VL : Aimer son animal de compagnie, son chien, son chat, est-ce incompatible avec le fait de manger de la viande ?

HC : « Non ça ne l’est pas et la preuve c’est qu’il y a beaucoup de gens qui le font. Cette question est très intéressante car ça dit beaucoup de notre rapport aux espèces en fonction de notre usage personnelle. Les chiens et les chats sont nos compagnons du quotidien donc on voit qu’ils ont une personnalité, des comportements sur lesquels on colle parfois des émotions humaines. Cependant, les porcs qu’on ne voit jamais : on leur nie un peu cette personnalité, cette capacité à être intelligent car cela nous permet de les manger sans se poser de questions.

 

« Il faut connaître les espèces qu’on va manger »

 

Je trouve cette schizophrénie intéressante entre la manière dont on traite les chiens et les cochons qui ont une intelligence similaire : on se permet de faire aux porcs ce qu’on ne se permettrait jamais de faire aux chiens. En fait, il faut connaître les espèces qu’on va manger. Ça été une des premières étapes de ma prise de conscience : apprendre à connaître ses espèces avec lesquelles je n’avais jamais eu de contacts et qu’ils sont des animaux intelligents et sensibles qui ressentent des émotions ».
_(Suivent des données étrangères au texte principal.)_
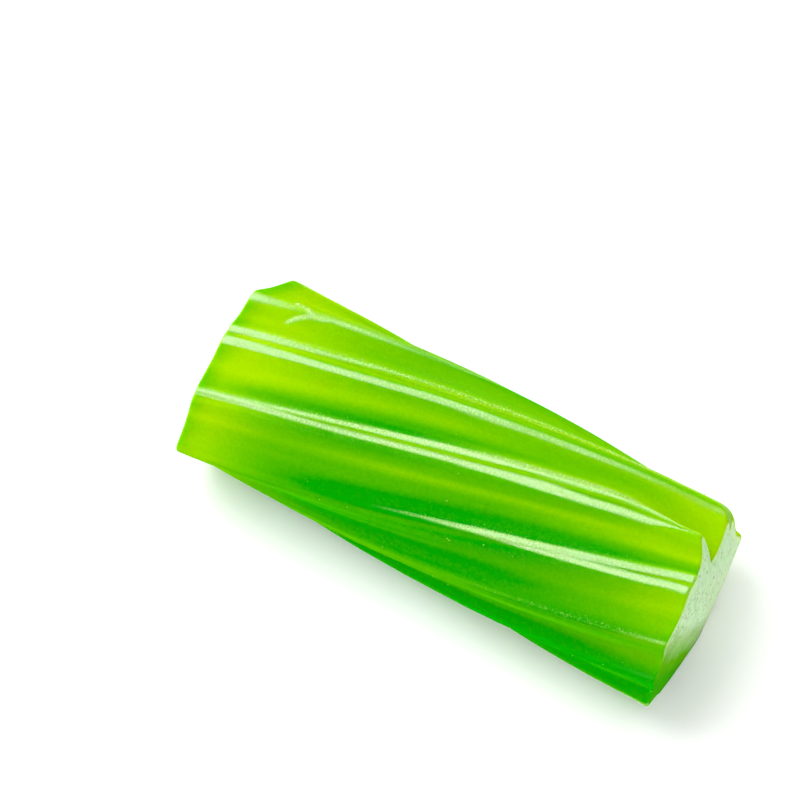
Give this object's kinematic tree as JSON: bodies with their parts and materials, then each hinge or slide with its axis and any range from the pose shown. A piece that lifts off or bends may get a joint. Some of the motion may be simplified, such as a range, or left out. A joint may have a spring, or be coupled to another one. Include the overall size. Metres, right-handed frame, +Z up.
{
  "type": "soft licorice stick",
  "caption": "Short cut stick of solid soft green licorice with a ribbed, fluted side, a slow left-handed twist and a flat pressed underside.",
  "frame": {"origin": "middle of the flat that the stick rests on, under the centre of its bounding box", "axes": "+X along the stick towards the cut with the deep notch, +Z up from the pressed flat"},
  "size_m": [0.047, 0.0186, 0.0171],
  "materials": {
    "green_jelly": "cloudy, slightly see-through bright green fruit licorice with a moist gloss on the ribs and frosty cut ends"
  },
  "bodies": {
    "root": {"licorice_stick": "green_jelly"}
  },
  "joints": []
}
VL : Comment regardez-vous les actions violentes de certains militants végans qui s’en prennent à des bouchers qui se contentent « simplement » d’exercer leur métier ?

HC : « Ce sont des actions qui doivent être condamnées. Mais surtout elles sont totalement inutiles car on ne convainc personne par la violence. Ça n’a aucun sens. Sur ce sujet-là, pour convaincre il faut informer les gens et on n’a pas besoin d’être violent : il suffit d’expliquer comment se passe l’élevage industriel, comment se passe la pêche industrielle. Ce sont des données publiques qui ne demandent qu’à être exploitées. Pour moi, les formes d’actions violentes desservent la cause qu’elles prétendent servir ».